Newspaper account     |     The Ballad of Ishmael Day
|
|
|
|
Historic Jerusalem Mill Village
This historic site, listed on the National Register, is centered around a grist mill built in 1772 for David Lee on a tract called "Bond's Water Mills". The mill was operated continuously until 1961 when the state purchased the site as part of the Gunpowder Falls State Park. Later purchases have added to the site, so that it now consists of an entire village of eight 19th century and earlier buildings, including one of the four covered bridges in Maryland. In the mid 1800's it was named Jerusalem for the nearby tract patented in 1687 and then partly owned by the Lee family.
|
|
Expectation
This 1500 acre tract was patented in 1683 to Thomas Lightfoot. It stretched from Kingsville north to the Little Falls of the Gunpowder. The western corner can still be seen as a large, inscribed stone marker next to US Route 1 in front of Celebrie Vet Clinic. It is presumed to have been set by Edward Day about 1810 and it is referred to in an 1836 deed from Edward Day to David Gittings.
The stone reads:
This stone is in place of a double poplar tree a boundary of expectation francis freedom alias youngs escape and the second boundary of onions prospect hill the latter now owned by EDWARD DAY cursed be he who removeth his neighbors landmark and all the people shall say amen. chap 27 verse 17
This "curse", taken from Deuteronomy, seems to have prevented the stone from being moved to this day.
|
|
|
Baltimore County's Second Court House
The Greater Kingsville area has the distinction of being the location of the oldest court house in what is now Baltimore County. In 1674, when Baltimore County included what are now Harford and Carroll Counties, the city, and parts of Cecil, Anne Arundel and Howard Counties, the Council ordered that a Court House be built on the north side of the Gunpowder River. However, the first court house was established instead on the east side of Bush River in what is now Harford County. When that location was abandoned about 1693, the second Court House, clerks's office, and jail were built up the hill from the Gunpowder River on the eastern third of "Simm's Choice" close to and northward from the "Wee Bit". Locating these tracts today indicates that this second Court House was located 1/2 mile east of the intersection of Jones Rd and US 40 near Kingsville.
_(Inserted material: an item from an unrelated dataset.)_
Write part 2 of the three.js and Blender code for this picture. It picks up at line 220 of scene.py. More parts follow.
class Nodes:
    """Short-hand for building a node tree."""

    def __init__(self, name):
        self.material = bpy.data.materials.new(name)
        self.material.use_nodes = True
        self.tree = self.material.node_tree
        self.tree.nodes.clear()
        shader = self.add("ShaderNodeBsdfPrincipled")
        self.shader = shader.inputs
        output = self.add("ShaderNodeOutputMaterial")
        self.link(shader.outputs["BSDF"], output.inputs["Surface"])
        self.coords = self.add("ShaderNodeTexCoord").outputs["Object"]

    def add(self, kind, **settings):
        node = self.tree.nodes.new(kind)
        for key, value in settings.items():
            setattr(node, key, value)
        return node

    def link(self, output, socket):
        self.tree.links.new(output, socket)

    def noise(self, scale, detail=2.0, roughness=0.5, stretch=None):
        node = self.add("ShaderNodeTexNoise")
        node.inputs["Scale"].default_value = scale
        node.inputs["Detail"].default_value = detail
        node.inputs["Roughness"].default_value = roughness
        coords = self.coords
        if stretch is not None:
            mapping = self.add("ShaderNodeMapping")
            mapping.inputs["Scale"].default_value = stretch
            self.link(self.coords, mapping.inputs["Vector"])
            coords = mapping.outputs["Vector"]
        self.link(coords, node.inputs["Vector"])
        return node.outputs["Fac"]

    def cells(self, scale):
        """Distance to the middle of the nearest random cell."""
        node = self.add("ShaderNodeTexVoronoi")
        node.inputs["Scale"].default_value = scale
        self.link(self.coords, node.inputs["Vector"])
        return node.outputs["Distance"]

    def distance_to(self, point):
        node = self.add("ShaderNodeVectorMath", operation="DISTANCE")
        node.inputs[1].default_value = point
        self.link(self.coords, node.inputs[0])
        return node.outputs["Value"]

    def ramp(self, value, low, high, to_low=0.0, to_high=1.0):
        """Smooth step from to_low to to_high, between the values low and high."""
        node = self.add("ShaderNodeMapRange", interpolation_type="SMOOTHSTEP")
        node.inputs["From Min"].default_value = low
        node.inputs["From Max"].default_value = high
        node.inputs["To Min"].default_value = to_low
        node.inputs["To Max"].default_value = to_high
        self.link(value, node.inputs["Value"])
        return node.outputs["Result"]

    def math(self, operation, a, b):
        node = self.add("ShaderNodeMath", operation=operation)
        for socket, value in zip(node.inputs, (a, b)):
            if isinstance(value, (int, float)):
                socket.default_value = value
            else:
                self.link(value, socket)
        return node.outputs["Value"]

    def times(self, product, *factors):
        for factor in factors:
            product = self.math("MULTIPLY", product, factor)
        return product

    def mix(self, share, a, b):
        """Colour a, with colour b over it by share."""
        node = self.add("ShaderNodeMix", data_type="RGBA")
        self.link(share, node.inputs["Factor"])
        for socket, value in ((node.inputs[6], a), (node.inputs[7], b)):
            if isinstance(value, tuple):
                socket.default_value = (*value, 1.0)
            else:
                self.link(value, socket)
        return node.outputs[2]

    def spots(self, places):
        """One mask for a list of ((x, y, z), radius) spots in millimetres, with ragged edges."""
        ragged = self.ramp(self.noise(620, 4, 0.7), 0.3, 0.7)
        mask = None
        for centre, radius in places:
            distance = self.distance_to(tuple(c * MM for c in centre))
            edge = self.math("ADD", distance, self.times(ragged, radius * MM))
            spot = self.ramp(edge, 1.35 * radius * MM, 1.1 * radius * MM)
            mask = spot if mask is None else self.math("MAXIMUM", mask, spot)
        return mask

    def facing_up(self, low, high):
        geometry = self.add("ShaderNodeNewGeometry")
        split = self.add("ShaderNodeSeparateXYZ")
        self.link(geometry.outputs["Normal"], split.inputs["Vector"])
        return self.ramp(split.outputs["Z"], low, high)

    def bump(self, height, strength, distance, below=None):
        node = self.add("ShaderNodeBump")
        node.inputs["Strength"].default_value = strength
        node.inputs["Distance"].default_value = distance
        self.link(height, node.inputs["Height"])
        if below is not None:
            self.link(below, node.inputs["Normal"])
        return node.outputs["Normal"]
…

When the Court House property was deeded to the County in 1701 by the builder, Michael Judd, it contained 2 acres and was bounded at the four corners by pear, peach, apple, and cherry trees. In 1707, a new court house was ordered to be built in Joppa and the county offices moved there in 1712.
|
|
The Cold War
Kingsville was the location of one of the Nike missile batteries set-up during the Cold War for the protection of the Washington-Baltimore area. There were 16 in Maryland. Known as BA-09, the launch site was located at the end of Stockdale Road off of Mt Vista Road and the fire control center was at the end of Hutschenreuter Lane. It was built in 1955 and manned by D Battery of the 4th Battalion of the 1st Artillery Brigade. Another site was located in Jacksonville.
|
 |
|
|
Long Calm - Ridgely's Forge
In the 17th and 18th centuries, the main road from the Patapsco River to the Susquehanna generally followed the present path of Philadelphia Rd through our area. The road had to skirt the headwaters of most of the streams such as White Marsh Run and Winters Run so that fording the streams was possible. The Big Gunpowder presented a larger obstacle. Until the first bridge was built in the late 1700's, the crossing was at a place always knows as "The Long Calm". Old Long Calm Rd off of Pfeffers Rd and Old Landing Rd off of Mt Vista are certainly fragments of the original roads leading to this crossing, which was just above the present-day I-95 bridge. The map to the left is a portion of the 1821 survey of a road from Towson to the Long Calm where the Ridgely Forge was located (now Joppa Rd and Forge Rd). It shows some of the forge structures. Two shafts, each weighing 18,000 lbs, were made here in about 1840 for a Russian steamer being built in New York, which was one of the first transatlantic steamers.
|
|
The Kingsville area contains many other historic properties, including the Franklinville Historic District.